* _Given instruction_:
Reproduce the span that opens at the line containing "for name, shape" and closes at the line containing "for node in", both lines included, without alteration and without any other line.

* _Information supplied_:
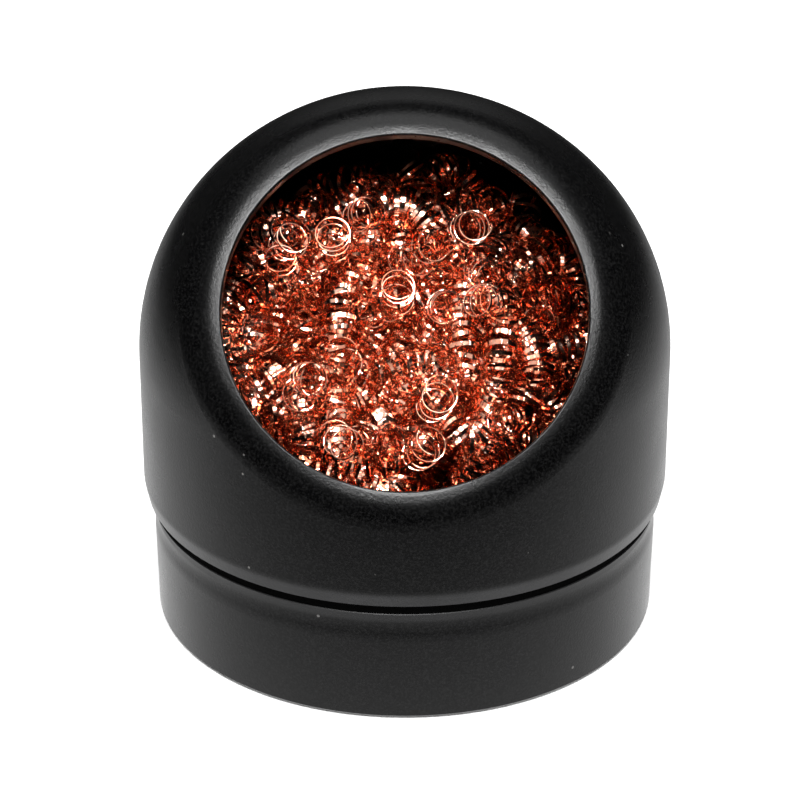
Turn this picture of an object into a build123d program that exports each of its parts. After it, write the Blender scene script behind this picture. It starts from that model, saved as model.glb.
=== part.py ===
from build123d import *
import math
import os

# Soldering-tip cleaner: a round metal case of two halves, packed with curled metal wool.
# Millimetres, +Z up, origin at the centre of the bottom face, mouth towards -Y.

# case, upper half (hood)
HOOD_R = 26.5
HOOD_BOTTOM_Z = 13.15
HOOD_WALL = 1.3
DOME_CENTRE_Z = 27.95
DOME_RISE = 25.7
HEM_R = 2.5
HEM_H = 1.8
HEM_TAPER = 12.0

# mouth of the hood
MOUTH_ELEVATION = 40.2
MOUTH_PLANE = 17.2
MOUTH_BEND_R = 5.0
MOUTH_R = 17.45
MOUTH_DROP = 0.95
MOUTH_EDGE_R = 0.2

# case, lower half (cup)
CUP_R_FOOT = 25.38
CUP_R_WAIST = 25.52
CUP_FOOT_Z = 0.15
CUP_FOOT_EDGE_R = 0.25
CUP_BORE_R = 22.8
CUP_FLOOR_Z = 3.0
CUP_FLOOR_FILLET = 2.0
WAIST_Z = 8.76
WAIST_R = 6.4
WAIST_TILT = 9.0
FLARE_R = 4.3
FLARE_TILT = 20.0
RIM_EDGE = 0.06
SPIGOT_R = 23.9
SPIGOT_TOP_Z = 18.5
SPIGOT_LEAD_IN = 0.5

# friction ring round the spigot: a flange that fills the seam, and a sleeve that grips the hood
RING_FIT = 0.05
RING_SLEEVE_R = 24.78
RING_FLANGE_R = 25.55
RING_TOP_Z = 16.2
RING_EDGE = 0.2

# non-slip pad in the underside
RECESS_R = 21.5
RECESS_Z = 1.2
PAD_R = 21.3
PAD_EDGE = 0.3

# wool: strands of curled ribbon, each curl wound up as a tube, two strands to a layer
CURL_R = 1.85
CURL_WALL = 0.15
BALL_R = 22.2
BALL_Z = 26.2
LAYER_COUNT = 8
LAYER_TOP = 8.15
LAYER_PITCH = 3.8
STRAND_PITCH = 3.9
LAYER_TURN = 67.0

ELEVATION = math.radians(MOUTH_ELEVATION)
DOME_CENTRE = Vector(0, 0, DOME_CENTRE_Z)
MOUTH_AXIS = Vector(0, -math.cos(ELEVATION), math.sin(ELEVATION))
MOUTH_UP = Vector(0, math.sin(ELEVATION), math.cos(ELEVATION))

# the cup's wall turns in at the waist, then flares out to the rim: the flare's arc and the rim's height
WAIST_CENTRE_R = CUP_R_WAIST - WAIST_R
FLARE_CENTRE_R = WAIST_CENTRE_R + (WAIST_R + FLARE_R) * math.cos(math.radians(WAIST_TILT))
FLARE_CENTRE_Z = WAIST_Z + (WAIST_R + FLARE_R) * math.sin(math.radians(WAIST_TILT))
RIM_R = FLARE_CENTRE_R - FLARE_R * math.cos(math.radians(FLARE_TILT))
RIM_Z = FLARE_CENTRE_Z + FLARE_R * math.sin(math.radians(FLARE_TILT)) + RIM_EDGE


def case_body(inset):
    """The hood as a filled shape, drawn in by inset, with its mouth cut flat and bent round."""
    radius = HOOD_R - inset
    hem = HEM_R - inset
    hem_centre_r = HOOD_R - HEM_R
    hem_centre_z = HOOD_BOTTOM_Z + HEM_H
    taper = math.radians(HEM_TAPER)
    taper_r = hem_centre_r + hem * math.cos(taper)
    taper_z = hem_centre_z - hem * math.sin(taper)
    foot_r = taper_r - (taper_z - HOOD_BOTTOM_Z) * math.tan(taper)
    with BuildPart() as body:
        with BuildSketch(Plane.XZ):
            with BuildLine():
                Polyline((0, HOOD_BOTTOM_Z), (foot_r, HOOD_BOTTOM_Z), (taper_r, taper_z))
                CenterArc((hem_centre_r, hem_centre_z), hem, -HEM_TAPER, HEM_TAPER)
                Line((radius, hem_centre_z), (radius, DOME_CENTRE_Z))
                EllipticalCenterArc((0, DOME_CENTRE_Z), radius, DOME_RISE - inset, start_angle=0, arc_size=90)
                Line((0, DOME_CENTRE_Z + DOME_RISE - inset), (0, HOOD_BOTTOM_Z))
            make_face()
        revolve(axis=Axis.Z)
        plane_point = DOME_CENTRE + MOUTH_AXIS * (MOUTH_PLANE - inset)
        cut = Plane(origin=plane_point, x_dir=(1, 0, 0), z_dir=MOUTH_AXIS)
        split(bisect_by=cut, keep=Keep.BOTTOM)
        face = body.faces().sort_by(Axis(tuple(DOME_CENTRE), tuple(MOUTH_AXIS)))[-1]
        fillet(face.edges(), MOUTH_BEND_R - inset)
    return body.part


def make_hood():
    shell = case_body(0) - case_body(HOOD_WALL)
    centre = DOME_CENTRE + MOUTH_AXIS * MOUTH_PLANE - MOUTH_UP * MOUTH_DROP
    place = Plane(origin=centre, x_dir=(1, 0, 0), z_dir=MOUTH_AXIS)
    hole = place * Cylinder(MOUTH_R, 4 * MOUTH_BEND_R)
    shell = shell - hole
    rim = [
        e
        for e in shell.edges().filter_by(GeomType.CIRCLE)
        if abs((e.arc_center - centre).length) < 0.01 and abs(e.radius - MOUTH_R) < 0.01
    ]
    return fillet(rim, MOUTH_EDGE_R)


def make_base_cup():
    floor_centre_r = CUP_BORE_R - CUP_FLOOR_FILLET
    floor_centre_z = CUP_FLOOR_Z + CUP_FLOOR_FILLET
    with BuildPart() as cup:
        with BuildSketch(Plane.XZ):
            with BuildLine():
                Polyline(
                    (0, RECESS_Z),
                    (RECESS_R, RECESS_Z),
                    (RECESS_R, CUP_FOOT_Z),
                    (CUP_R_FOOT - CUP_FOOT_EDGE_R, CUP_FOOT_Z),
                    (CUP_R_FOOT, CUP_FOOT_Z + CUP_FOOT_EDGE_R),
                    (CUP_R_WAIST, WAIST_Z),
                )
                CenterArc((WAIST_CENTRE_R, WAIST_Z), WAIST_R, 0, WAIST_TILT)
                CenterArc(
                    (FLARE_CENTRE_R, FLARE_CENTRE_Z),
                    FLARE_R,
                    180 + WAIST_TILT,
                    -(WAIST_TILT + FLARE_TILT),
                )
                Polyline(
                    (RIM_R, RIM_Z - RIM_EDGE),
                    (RIM_R - RIM_EDGE, RIM_Z),
                    (SPIGOT_R, RIM_Z),
                    (SPIGOT_R, SPIGOT_TOP_Z - SPIGOT_LEAD_IN),
                    (SPIGOT_R - SPIGOT_LEAD_IN, SPIGOT_TOP_Z),
                    (CUP_BORE_R, SPIGOT_TOP_Z),
                    (CUP_BORE_R, floor_centre_z),
                )
                CenterArc((floor_centre_r, floor_centre_z), CUP_FLOOR_FILLET, 0, -90)
                Polyline((floor_centre_r, CUP_FLOOR_Z), (0, CUP_FLOOR_Z), (0, RECESS_Z))
            make_face()
        revolve(axis=Axis.Z)
    return cup.part


def make_friction_ring():
    bottom = RIM_Z + RING_FIT
    flange_top = HOOD_BOTTOM_Z - RING_FIT
    upright = (Align.CENTER, Align.CENTER, Align.MIN)
    with BuildPart(Location((0, 0, bottom))) as ring:
        Cylinder(RING_SLEEVE_R, RING_TOP_Z - bottom, align=upright)
        chamfer(ring.edges().filter_by(GeomType.CIRCLE).sort_by(Axis.Z)[-1], RING_EDGE)
        Cylinder(RING_FLANGE_R, flange_top - bottom, align=upright)
        Cylinder(SPIGOT_R + RING_FIT, RING_TOP_Z - bottom, align=upright, mode=Mode.SUBTRACT)
    return ring.part


def make_foot_pad():
    with BuildPart() as pad:
        Cylinder(PAD_R, RECESS_Z, align=(Align.CENTER, Align.CENTER, Align.MIN))
        chamfer(pad.edges().sort_by(Axis.Z)[0], PAD_EDGE)
    return pad.part


def layer_radius(offset):
    """Radius that a layer of curls fills, at this height along the mouth axis."""
    ball_offset = -(DOME_CENTRE_Z - BALL_Z) * math.sin(ELEVATION)
    reach = abs(offset - ball_offset) + CURL_R
    return math.sqrt(BALL_R**2 - reach**2)


def make_strand(layer, arm):
    """One strand: a hollow tube wound outwards in half circles, beside its twin."""
    offset = LAYER_TOP - layer * LAYER_PITCH
    outer = layer_radius(offset)
    step = STRAND_PITCH / 2
    spare = outer - CURL_R - step - STRAND_PITCH
    grows = int(spare // STRAND_PITCH)
    first_r = outer - CURL_R - step - grows * STRAND_PITCH
    side_drift = -(DOME_CENTRE_Z - BALL_Z) * math.cos(ELEVATION)
    centre = DOME_CENTRE + MOUTH_AXIS * offset + MOUTH_UP * side_drift
    level = Plane(origin=centre, x_dir=(1, 0, 0), z_dir=MOUTH_AXIS)
    pieces = []
    for k in range(grows + 1):
        radius = first_r + k * STRAND_PITCH
        side = -1 if k % 2 == 0 else 1
        section = Circle(CURL_R) - Circle(CURL_R - CURL_WALL)
        # the half circle starts on the strand's own end of the cross-line and runs anticlockwise
        start = side * step - side * radius
        stand = Plane(origin=(start, 0, 0), x_dir=(1, 0, 0), z_dir=(0, 1, 0))
        turn_axis = Axis((side * step, 0, 0), (0, 0, 1))
        pieces.append(revolve(stand * section, axis=turn_axis, revolution_arc=180))
    strand = pieces[0] if len(pieces) == 1 else pieces[0].fuse(*pieces[1:])
    return Location(level) * Rot(Z=layer * LAYER_TURN + 180 * arm) * strand


os.makedirs("parts", exist_ok=True)
parts = {
    "hood": make_hood(),
    "base_cup": make_base_cup(),
    "friction_ring": make_friction_ring(),
    "foot_pad": make_foot_pad(),
}
for layer in range(LAYER_COUNT):
    for arm in range(2):
        parts[f"wool_strand_{2 * layer + arm + 1:02d}"] = make_strand(layer, arm)
for name, shape in parts.items():
    solids = shape.solids()
    export_step(shape, f"parts/{name}.step")
    print(name, len(solids), round(shape.volume, 1), shape.is_valid)
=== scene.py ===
"""Looks for the soldering-tip cleaner: painted case, rubber trim and a nest of curled copper-red ribbon.

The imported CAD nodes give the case, the ring and the pad. Each strand of wool is rebuilt as one long flat
ribbon, curled into a coil that wanders through the strand's own part of the nest. The two strands of the
top layer also have short loose curls, which stand up from the face of the nest.
"""

import math

import bpy
import numpy as np
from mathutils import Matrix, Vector


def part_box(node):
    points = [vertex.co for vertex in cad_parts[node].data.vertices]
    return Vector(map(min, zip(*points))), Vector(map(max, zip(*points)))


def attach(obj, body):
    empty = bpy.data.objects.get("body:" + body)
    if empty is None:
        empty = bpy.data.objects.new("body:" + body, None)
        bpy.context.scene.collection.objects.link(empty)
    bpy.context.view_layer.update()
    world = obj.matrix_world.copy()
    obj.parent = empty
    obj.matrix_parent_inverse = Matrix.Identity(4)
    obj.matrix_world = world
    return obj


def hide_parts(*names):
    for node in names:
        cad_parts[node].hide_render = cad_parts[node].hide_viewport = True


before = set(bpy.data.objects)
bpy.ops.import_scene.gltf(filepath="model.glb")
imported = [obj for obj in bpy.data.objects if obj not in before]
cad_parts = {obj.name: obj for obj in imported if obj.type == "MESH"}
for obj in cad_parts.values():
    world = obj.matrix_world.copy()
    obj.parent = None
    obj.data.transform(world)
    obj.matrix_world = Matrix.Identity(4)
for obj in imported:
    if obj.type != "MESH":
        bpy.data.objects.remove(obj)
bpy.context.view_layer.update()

MM = 0.001
TINY = 1e-6

# the nest, in millimetres, as the CAD part has it
DOME_CENTRE = np.array([0.0, 0.0, 27.95])
MOUTH_ELEVATION = math.radians(40.2)
MOUTH_AXIS = np.array([0.0, -math.cos(MOUTH_ELEVATION), math.sin(MOUTH_ELEVATION)])
MOUTH_UP = np.array([0.0, math.sin(MOUTH_ELEVATION), math.cos(MOUTH_ELEVATION)])
BALL_CENTRE = np.array([0.0, 0.0, 26.2])
BALL_R = 22.2
LAYERS = 8
LAYER_TOP = 8.15
LAYER_PITCH = 3.8
LAYER_TURN = 67.0
CURL_R = 1.85

# one seed for each thing that varies at random
SEED = 11
HILL_SEED = SEED + 1
LAYER_SEED = SEED + 2
PIT_SEED = SEED + 5
SPARE_SEED = SEED + 7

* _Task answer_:
for name, shape in parts.items():
    solids = shape.solids()
    export_step(shape, f"parts/{name}.step")
    print(name, len(solids), round(shape.volume, 1), shape.is_valid)
=== scene.py ===
"""Looks for the soldering-tip cleaner: painted case, rubber trim and a nest of curled copper-red ribbon.

The imported CAD nodes give the case, the ring and the pad. Each strand of wool is rebuilt as one long flat
ribbon, curled into a coil that wanders through the strand's own part of the nest. The two strands of the
top layer also have short loose curls, which stand up from the face of the nest.
"""

import math

import bpy
import numpy as np
from mathutils import Matrix, Vector


def part_box(node):
    points = [vertex.co for vertex in cad_parts[node].data.vertices]
    return Vector(map(min, zip(*points))), Vector(map(max, zip(*points)))


def attach(obj, body):
    empty = bpy.data.objects.get("body:" + body)
    if empty is None:
        empty = bpy.data.objects.new("body:" + body, None)
        bpy.context.scene.collection.objects.link(empty)
    bpy.context.view_layer.update()
    world = obj.matrix_world.copy()
    obj.parent = empty
    obj.matrix_parent_inverse = Matrix.Identity(4)
    obj.matrix_world = world
    return obj


def hide_parts(*names):
    for node in names:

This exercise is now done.